Pauli Rose Libsohn, who has worked at Rallye Motors in Roslyn for the past 38 years, launched her literary career in 2014, when she arranged and edited a book of poems by her mother, Mitzi Libsohn, that marked the first book published by either of them. The latest effort includes romantic poetry that her parents wrote to each other in greeting cards from 1945 on, along with Pauli’s own thoughts, she told the Press.

The new book is much “like a window into my parents’ lives,” she says.

Part of the story dates back to 1971, when the author was taking a creative writing class at Long Island University (LIU Post) and got a homework assignment to write a poem.

“I was in a panic because … I didn’t think I could write a poem,” she says, adding that she struggled but managed to finally write that poem, which she called “Imitation of a Poem.”

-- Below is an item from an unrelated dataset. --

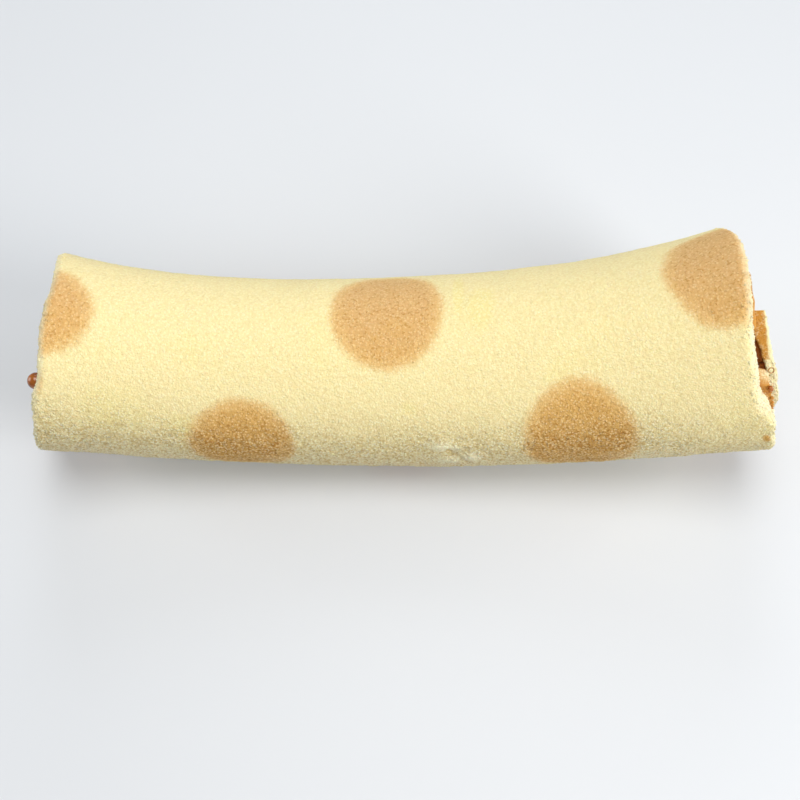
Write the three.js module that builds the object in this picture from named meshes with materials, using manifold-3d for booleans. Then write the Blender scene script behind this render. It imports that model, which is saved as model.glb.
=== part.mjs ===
// A swiss roll cake: one sponge sheet rolled up round a layer of amber jam.
// Millimetres, +X along the roll, +Y to its back, +Z up. It rests on a small flat
// spot under its middle, and both ends curve up off the surface.
//
// The sheet is followed inwards in turns: 0 at the seam, where its outer edge lies
// under the roll, and TURNS at the tip, curled up in the middle of the coil.

import * as THREE from 'three';
import { mergeVertices } from 'three/addons/utils/BufferGeometryUtils.js';
import Module from 'manifold-3d';

// The roll as a whole.
const HALF_LENGTH = 99;
const MID_RADIUS = 28;
const RADIUS_GROWTH = 2.1;
const LEFT_FLARE = 2.7;
const RIGHT_FLARE = 1.7;
const FLARE_POWER = 4;
const FLATTENING = 0.94;
const UNDERSIDE = 0.83;
const UNDERSIDE_SHARPNESS = 10;

// How the roll hangs: its ends stand higher than its middle, the right one most.
const SAG = 16.9;
const SAG_POWER = 2.25;
const RIGHT_LIFT = 1.5;
const REST_DEPTH = 0.9;

// The coil, measured where the roll is MID_RADIUS in radius. The sheet fills its
// middle but for a small eye.
const TURNS = 2 + 2 / 3;
const SHEET = 8.6;
const JAM = 1.3;
const GAP = 0.46;
const SEAM_ANGLE = THREE.MathUtils.degToRad(330);
const SEAM_THICKNESS = 2.4;
const SEAM_TAPER = 0.25;
const TUCK = 0.33;
const EYE = 0.6;
const COIL_SHIFT = 3;
const COIL_SHIFT_ANGLE = THREE.MathUtils.degToRad(240);

// The cut ends. A cut is a plane, moved along the axis and tilted by these lengths
// at the roll's radius, with waves of two and three crests round its rim.
const EDGE_ROUND = 2.4;
const LEFT_CUT = { ahead: -0.4, back: -1.8, top: 1.2, waves: [[0.7, 0.6]] };
const RIGHT_CUT = { ahead: -1, back: -0.3, top: 1.2, waves: [[-0.4, -1.2], [-1.8, -0.8]] };

// At the right end the second turn stands proud, from a step near its top round
// its front to its underside, and the jam that it wears stands proud half as far.
const PROUD = 3;
const PROUD_JAM = 1.6;
const PROUD_FROM = THREE.MathUtils.degToRad(90);
const PROUD_STEP = THREE.MathUtils.degToRad(10);
const PROUD_FADE_FROM = THREE.MathUtils.degToRad(110);
const PROUD_TO = THREE.MathUtils.degToRad(250);

// The jam stops short of the seam and stands a little out of both cuts. A drop of
// it hangs out of the left cut, on the front.
const JAM_BULGE = 0.6;
const DROP_RADIUS = 2.3;
const DROP_REACH = 3.6;
const DROP_BASE = 0.38;
const DROP_ANGLE = THREE.MathUtils.degToRad(135);

// Facets. Sheet and jam share their steps, so that the gap between them stays even.
const STEPS_PER_TURN = 36;
const JAM_SETBACK = 1 / STEPS_PER_TURN;
const STATIONS = 18;
const DROP_SIDES = 20;

const FULL_TURN = 2 * Math.PI;
const JAM_SPACE = JAM + 2 * GAP;
const HALF_HEIGHT = MID_RADIUS * FLATTENING;
const COIL_Y = COIL_SHIFT * Math.cos(COIL_SHIFT_ANGLE);
const COIL_Z = COIL_SHIFT * Math.sin(COIL_SHIFT_ANGLE);

const smooth = (t) => THREE.MathUtils.smoothstep(t, 0, 1);
const mix = THREE.MathUtils.lerp;

// The roll's radius at a place along it, from -1 at the left cut to 1 at the right.
function radiusAt(along) {
  const left = LEFT_FLARE * Math.max(0, -along) ** FLARE_POWER;
  const right = RIGHT_FLARE * Math.max(0, along) ** FLARE_POWER;
  return MID_RADIUS + RADIUS_GROWTH * along + left + right;
}

// The height of the roll's axis over its lowest point, and its slope there.
function hangAt(along) {
  const away = Math.abs(along);
  return {
    height: SAG * away ** SAG_POWER + RIGHT_LIFT * along,
    slope: Math.atan(
      (SAG * SAG_POWER * away ** (SAG_POWER - 1) * Math.sign(along) + RIGHT_LIFT) / HALF_LENGTH),
  };
}

// The direction in the section at a number of turns in from the seam: 0 is to the
// back, a quarter turn is up, half a turn is to the front.
const angleAt = (turns) => SEAM_ANGLE + FULL_TURN * turns;

// From the coil's centre to the ellipse that the roll's outline follows.
function ellipseAt(angle) {
  const y = Math.cos(angle);
  const z = Math.sin(angle);
  const a = (y / MID_RADIUS) ** 2 + (z / HALF_HEIGHT) ** 2;
  const b = (y * COIL_Y) / MID_RADIUS ** 2 + (z * COIL_Z) / HALF_HEIGHT ** 2;
  const c = (COIL_Y / MID_RADIUS) ** 2 + (COIL_Z / HALF_HEIGHT) ** 2 - 1;
  return (-b + Math.sqrt(b * b - a * c)) / a;
}

// A distance from the coil's centre, eased in to the flattened underside.
function flattened(distance, angle) {
  const down = -Math.sin(angle);
  if (down <= 0) return distance;
  const toUnderside = (UNDERSIDE * HALF_HEIGHT + COIL_Z) / down;
  const n = UNDERSIDE_SHARPNESS;
  return (distance ** -n + toUnderside ** -n) ** (-1 / n);
}

const thicknessAt = (turns) => mix(SEAM_THICKNESS, SHEET, smooth(turns / SEAM_TAPER));

// From the coil's centre to the sheet's outer face. The first turn follows the
// outline and tucks in under the seam, and each further turn lies in the last one.
function outerFaceAt(turns) {
  if (turns > 1) return innerFaceAt(turns - 1) - JAM_SPACE;
  const tuck = (SEAM_THICKNESS + JAM_SPACE) * smooth((turns - 1 + TUCK) / TUCK);
  return flattened(ellipseAt(angleAt(turns)) - tuck, angleAt(turns));
}

const innerFaceAt = (turns) => Math.max(EYE, outerFaceAt(turns) - thicknessAt(turns));

// How far a cut lies ahead of the roll's half length at a place in the section.
function cutAt(cut, angle, radius) {
  const reach = radius / MID_RADIUS;
  const tilt = cut.back * Math.cos(angle) + cut.top * Math.sin(angle);
  return cut.waves.reduce((sum, [c, s], i) => {
    const crests = i + 2;
    return sum + reach ** crests * (c * Math.cos(crests * angle) + s * Math.sin(crests * angle));
  }, cut.ahead + reach * tilt);
}

// 1 where the second turn stands fully proud of the right cut, and 0 where it doesn't.
function proudAt(turns) {
  const angle = angleAt(turns) - FULL_TURN * Math.floor(angleAt(turns) / FULL_TURN);
  const rise = smooth((angle - PROUD_FROM) / PROUD_STEP);
  const fade = 1 - smooth((angle - PROUD_FADE_FROM) / (PROUD_TO - PROUD_FADE_FROM));
  return rise * fade;
}

// Where the sheet or the jam ends, in mm along the axis from the middle.
function endsAt(turns, radius, proudBy, bulge) {
  const angle = angleAt(turns);
  return {
    left: -HALF_LENGTH + cutAt(LEFT_CUT, angle, radius) - bulge,
    right: HALF_LENGTH + cutAt(RIGHT_CUT, angle, radius) + proudBy * proudAt(turns) + bulge,
  };
}

// How far the section reaches below the roll's axis.
function depthOfSection() {
  const steps = Array.from({ length: STEPS_PER_TURN }, (_, i) => i / STEPS_PER_TURN);
  const depths = steps.map((turns) => -outerFaceAt(turns) * Math.sin(angleAt(turns)));
  return Math.max(...depths) - COIL_Z;
}

const AXIS_HEIGHT = depthOfSection() - REST_DEPTH;

// The point at a distance along the axis and a distance and angle round the coil's
// centre, both taken where the roll is MID_RADIUS in radius.
function placeInRoll(distance, angle, radius, target) {
  const along = distance / HALF_LENGTH;
  const scale = radiusAt(along) / MID_RADIUS;
  const { height, slope } = hangAt(along);
  const across = scale * (radius * Math.cos(angle) + COIL_Y);
  const up = scale * (radius * Math.sin(angle) + COIL_Z);
  return target.set(
    distance - up * Math.sin(slope), across, AXIS_HEIGHT + height + up * Math.cos(slope));
}

// Stations along the roll, 0 to 1, closest at the rounded edges of the cuts.
function stations() {
  const edge = [0, 0.35, 1].map((t) => (t * EDGE_ROUND) / (2 * HALF_LENGTH));
  const inner = STATIONS - 2 * (edge.length - 1);
  const last = edge[edge.length - 1];
  const middle = Array.from({ length: inner - 1 }, (_, i) => mix(last, 1 - last, (i + 1) / inner));
  return [...edge, ...middle, ...edge.map((t) => 1 - t).reverse()];
}

// How much the sheet's outer face is drawn in at a distance from a cut, so that the
// roll's edge is round.
function roundingAt(fromCut) {
  const t = Math.max(0, EDGE_ROUND - fromCut);
  return EDGE_ROUND - Math.sqrt(EDGE_ROUND ** 2 - t ** 2);
}

// A slab with a step for each station, bent round the coil and along the roll.
// place(station, face, turns, target) puts one of its corners.
function rolledSlab(firstTurn, lastTurn, place) {
  const steps = Math.round((lastTurn - firstTurn) * STEPS_PER_TURN);
  const along = stations();
  const slab = new THREE.BoxGeometry(1, 1, 1, STATIONS, 1, steps);
  slab.deleteAttribute('normal');
  slab.deleteAttribute('uv');
  const position = slab.attributes.position;
  const corner = new THREE.Vector3();
  for (let i = 0; i < position.count; i += 1) {
    const station = along[Math.round((position.getX(i) + 0.5) * STATIONS)];
    const face = position.getY(i) + 0.5;
    const turns = mix(firstTurn, lastTurn, position.getZ(i) + 0.5);
    place(station, face, turns, corner);
    position.setXYZ(i, corner.x, corner.y, corner.z);
  }
  return mergeVertices(slab, 1e-4);
}

// The sponge sheet. The spot that it rests on is flat at z = 0.
function spongeGeometry() {
  return rolledSlab(0, TURNS, (station, face, turns, target) => {
    const flush = face > 0.5 ? outerFaceAt(turns) : innerFaceAt(turns);
    const { left, right } = endsAt(turns, flush, turns > 1 ? PROUD : 0, 0);
    const distance = mix(left, right, station);
    const fromCut = Math.min(distance - left, right - distance);
    const skin = face > 0.5 ? 1 - smooth((turns - 1 + TUCK) / TUCK) : 0;
    const radius = flush - skin * roundingAt(fromCut);
    placeInRoll(distance, angleAt(turns), radius, target);
    target.z = Math.max(target.z, 0);
  });
}

// The jam between the turns, from a step in from the seam to over the tip.
function jamSheetGeometry() {
  return rolledSlab(JAM_SETBACK, TURNS - 1, (station, face, turns, target) => {
    const radius = innerFaceAt(turns) - GAP - (1 - face) * JAM;
    const { left, right } = endsAt(turns, radius, PROUD_JAM, JAM_BULGE);
    const distance = mix(left, right, station);
    placeInRoll(distance, angleAt(turns), radius, target);
  });
}

// A drop on a flat base, pointing squarely out of the left cut.
const LATHE_AXIS = new THREE.Vector3(0, 1, 0);

function dropGeometry() {
  const waist = DROP_REACH - DROP_RADIUS;
  const profile = [new THREE.Vector2(0, DROP_BASE)];
  const arcSteps = 8;
  const start = Math.asin((DROP_BASE - waist) / DROP_RADIUS);
  for (let i = 0; i <= arcSteps; i += 1) {
    const angle = mix(start, Math.PI / 2, i / arcSteps);
    profile.push(new THREE.Vector2(
      i === arcSteps ? 0 : DROP_RADIUS * Math.cos(angle), waist + DROP_RADIUS * Math.sin(angle)));
  }
  const drop = new THREE.LatheGeometry(profile, DROP_SIDES);
  const turns = (DROP_ANGLE - SEAM_ANGLE) / FULL_TURN + 1;
  const radius = innerFaceAt(turns) - JAM_SPACE / 2;
  const onCut = (turnsOn, further) => placeInRoll(
    endsAt(turns + turnsOn, radius + further, 0, 0).left,
    angleAt(turns + turnsOn), radius + further, new THREE.Vector3());
  const seat = onCut(0, 0);
  const around = onCut(1 / STEPS_PER_TURN, 0).sub(seat);
  const outwards = onCut(0, 1).sub(seat);
  const ahead = around.cross(outwards).normalize();
  drop.applyQuaternion(new THREE.Quaternion().setFromUnitVectors(LATHE_AXIS, ahead));
  drop.translate(seat.x, seat.y, seat.z);
  return drop;
}

const wasm = await Module();
wasm.setup();

function toSolid(geometry) {
  const bare = geometry.clone();
  bare.deleteAttribute('normal');
  bare.deleteAttribute('uv');
  const merged = mergeVertices(bare, 1e-4);
  return new wasm.Manifold(new wasm.Mesh({
    numProp: 3,
    vertProperties: new Float32Array(merged.attributes.position.array),
    triVerts: new Uint32Array(merged.index.array),
  }));
}

function toGeometry(solid) {
  const { vertProperties, triVerts } = solid.getMesh();
  const geometry = new THREE.BufferGeometry();
  geometry.setAttribute('position', new THREE.BufferAttribute(vertProperties, 3));
  geometry.setIndex(new THREE.BufferAttribute(triVerts, 1));
  geometry.computeVertexNormals();
  return geometry;
}

const spongeMaterial = new THREE.MeshStandardMaterial({
  color: 0xfaedb2, roughness: 0.9, metalness: 0,
});
const jamMaterial = new THREE.MeshStandardMaterial({
  color: 0xa8581c, roughness: 0.25, metalness: 0,
});

const sponge = new THREE.Mesh(spongeGeometry(), spongeMaterial);
sponge.name = 'sponge';
sponge.geometry.computeVertexNormals();

const filling = new THREE.Mesh(
  toGeometry(toSolid(jamSheetGeometry()).add(toSolid(dropGeometry()))), jamMaterial);
filling.name = 'filling';

// The roll stands with the middle of its box over the origin.
const roll = new THREE.Group();
roll.add(sponge, filling);
const box = new THREE.Box3().setFromObject(roll);
const middle = box.getCenter(new THREE.Vector3());
roll.position.set(-middle.x, -middle.y, -box.min.z);

export default roll;
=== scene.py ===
"""A swiss roll cake with tan spots baked into its skin, rolled up round amber jam.

The sheet is followed inwards in turns, from 0 at the seam under the roll's back to
its tip in the middle of the coil. In the section, angle 0 is to the back, a quarter
turn is up and half a turn is to the front. Along the roll, 0 is its middle.
"""

import itertools
import math

import bpy
import numpy as np
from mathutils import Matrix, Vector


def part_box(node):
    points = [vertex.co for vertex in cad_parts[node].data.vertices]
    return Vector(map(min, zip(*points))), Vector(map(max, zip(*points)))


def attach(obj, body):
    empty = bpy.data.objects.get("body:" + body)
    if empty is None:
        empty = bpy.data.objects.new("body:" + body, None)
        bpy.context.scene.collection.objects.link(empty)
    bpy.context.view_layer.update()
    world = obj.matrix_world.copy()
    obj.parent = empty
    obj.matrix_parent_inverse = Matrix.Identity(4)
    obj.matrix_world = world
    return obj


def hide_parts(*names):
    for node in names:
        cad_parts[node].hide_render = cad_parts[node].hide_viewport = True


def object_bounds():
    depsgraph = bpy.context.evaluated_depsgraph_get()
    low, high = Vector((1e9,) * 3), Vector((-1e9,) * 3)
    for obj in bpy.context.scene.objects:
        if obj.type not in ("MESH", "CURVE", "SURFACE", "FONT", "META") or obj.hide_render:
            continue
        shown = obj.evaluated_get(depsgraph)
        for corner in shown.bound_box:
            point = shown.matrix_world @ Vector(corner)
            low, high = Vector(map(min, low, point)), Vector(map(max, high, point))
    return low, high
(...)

With her mother’s encouragement, she turned it in, then forgot about it. That inspired her mother to write a poem of her own called “Duet.” When her mother read it to Pauli and and her father, David, the two of them were dumbfounded.

“It was so magnificent,” she recalls, noting that it was the first time she learned of her mother’s writing talent. It started her mother’s poetry career.

“For 35 years, my mother and I would sit at the kitchen table and she wrote poetry and she would go over it with me, and I would help with the title [and] I would give her constructive criticism and then I would type up these poems,” she recalls.

Pauli convinced her mother to publish her poetry, so she helped put a manuscript together.

After David passed away in 2004, Mitzi continued to write until she passed four years later. Pauli put the manuscript in her mom’s closet and left it there for three years.

“She died because of the stress of my father passing,” she says. “She couldn’t live without him.”

When Pauli was ready emotionally, she took out the manuscript, because she had promised to publish it, she says.

“For the first time, I realized that the poems [Mitzi] had written were really about …  her romance with my father, from beginning to end, when they first met on the beach at Far Rockaway in the 1930s all the way up until the end when he passed away, and she never told me that,” Pauli says.

After some difficulty finding a publisher – poetry is a tougher sell than prose – she found Staten Island-based Page Publishing, which agreed to publish Immortal Kisses: Confessions of a Poet.

Pauli said she then found 135 poems in a box that Mitzi had written after David died that included poems written to him. She decided to publish them also, in a collection called Songs of You: A Postscript in 2016. She found another box of her mom’s writing, including poetic dissertations about love and books she had read, and that became the book Silhouettes: Literary Passageways, also published in 2016.

People found the love story about her parents appealing and urged her to write about it, so she went on to write the first book entirely on her own, What Is Love, published in June.

A fifth book followed in October, which included a combination of her mom’s writings about Shakespeare written when Mitzi was 20 and Pauli’s own biographical writing, called My Mother and Shakespeare: A Daughter’s Journey.

This is a “whole new career that I developed for myself through my mother,” she says, adding: “I wanted everyone to know about her because she was so special. She had such talent … I couldn’t stand it that [her] poems would be locked up in a drawer. Everyone had to know about her. That’s what my dream [was] and that’s what drove me, along with the promise I made.”